Le projet de loi a été rejeté par le Sénat par 38 voix contre 31. Le texte introduisait un droit à l’interruption volontaire de grossesse (IVG) jusqu’à la quatorzième semaine de grossesse. La loi argentine n’autorise que les avortements en cas de viol ou si la santé de la mère est menacée. Le 14 juin, à la chambre des députés le texte avait été adopté de justesse par 129 voix pour, et 125 contre.
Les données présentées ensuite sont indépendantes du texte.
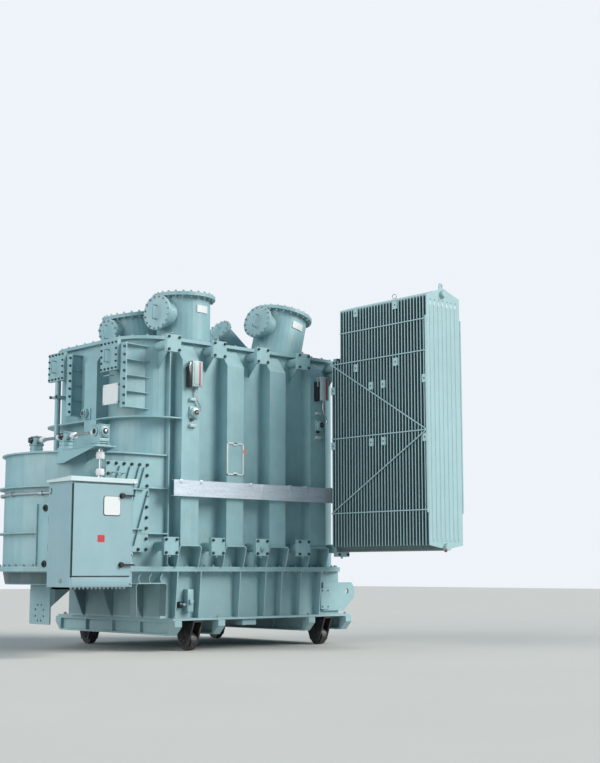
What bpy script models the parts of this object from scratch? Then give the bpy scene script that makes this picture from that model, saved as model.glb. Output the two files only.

Bandanas bleus contre verts

Le vote a été accueilli par des feux d’artifice et des cris de joie parmi les militants anti-IVG. Des familles et des membres du clergé en bandanas bleu pâle s’étaient rassemblés devant le bâtiment du Parlement, brandissant des drapeaux argentins pour soutenir l’Eglise catholique, qui est contre l’avortement, dans le pays de naissance du pape François.

“Ce vote a montré que l’Argentine est toujours un pays qui représente les valeurs de la famille”, déclare Victoria Osuna, une militante anti-avortement de 32 ans.

Les défenseurs du droit à l’avortement, arborant eux des bandanas verts devenus symboles de leur mouvement, ont envahi les rues de la capitale jusqu’au bout, malgré la pluie et le vent. Ils ont dansé au son des tambours. Beaucoup campaient devant le Parlement depuis mercredi soir.

“Je reste optimiste. Ça n’a pas été voté aujourd’hui, mais ce sera voté demain (…)”, commente Natalia Carol, 23 ans, qui soutien le droit à l’avortement. “Ce n’est pas fini.”

Ces deux dernières années, les mouvements féministes avaient donné un élan considérable à la revendication du droit à l’avortement en Argentine, conduisant le président argentin de centre-droit Mauricio Macri à ouvrir le débat au parlement, pour la première fois de l’histoire du pays sud-américain. Il est pourtant opposé à l’IVG.

17 heures de débat

Le Sénat est plus conservateur que la chambre des députés, car chacune des 24 provinces dispose de trois représentants quel que soit son poids démographique. La capitale et la province de Buenos Aires, plus favorables à l’IVG, y sont sous-représentées alors qu’elles abritent plus du tiers de la population du pays.

Le débat parlementaire a duré plus de 17 heures, de mercredi 09h30 jusqu’au vote jeudi peu avant 03h00 (08h00 en Suisse). Le “non” l’ayant emporté, il faudra probablement attendre 2020 avant que la question de l’avortement puisse de nouveau être examinée par le parlement.

Pas de référendum

Le député de la coalition gouvernementale Cambiemos (Changeons) Daniel el Lipovetzky, a évoqué la possibilité de convoquer un référendum. “Quand les députés pensent d’une manière et les sénateurs d’une autre. Cela mérite peut-être un système de démocratie directe. C’est possible qu’on le propose”.

Une éventualité balayée par le gouvernement. “Nous ne pensons pas qu’une consultation populaire soit une option. Le choix s’est porté sur un débat parlementaire”, a déclaré le chef du gouvernement Marcos Peña, promoteur de l’IVG, alors que la majorité de la coalition gouvernementale Cambiemos (Changeons) était contre.

M. Peña a rappelé que le 21 août l’exécutif allait envoyer au parlement une réforme du code pénal. Il n’a pas donné de précisions, mais ce sera probablement l’occasion de dépénaliser l’avortement, car il existe un consensus sur ce point. Aujourd’hui en Argentine, une femme qui avorte court le risque d’être emprisonnée.

Le président argentin de centre-droit, Mauricio Macri, a lui célébré “un débat parlementaire mûr” et annoncé un plan pour renforcer l’éducation sexuelle dans les écoles, qui est théoriquement obligatoire depuis une dizaine d’années, mais qui n’est pas appliquée.

D’après les estimations, 500’000 avortements sont pratiqués chaque année en Argentine, dans des cliniques privées ou dans des conditions d’hygiène très précaires selon la situation économique.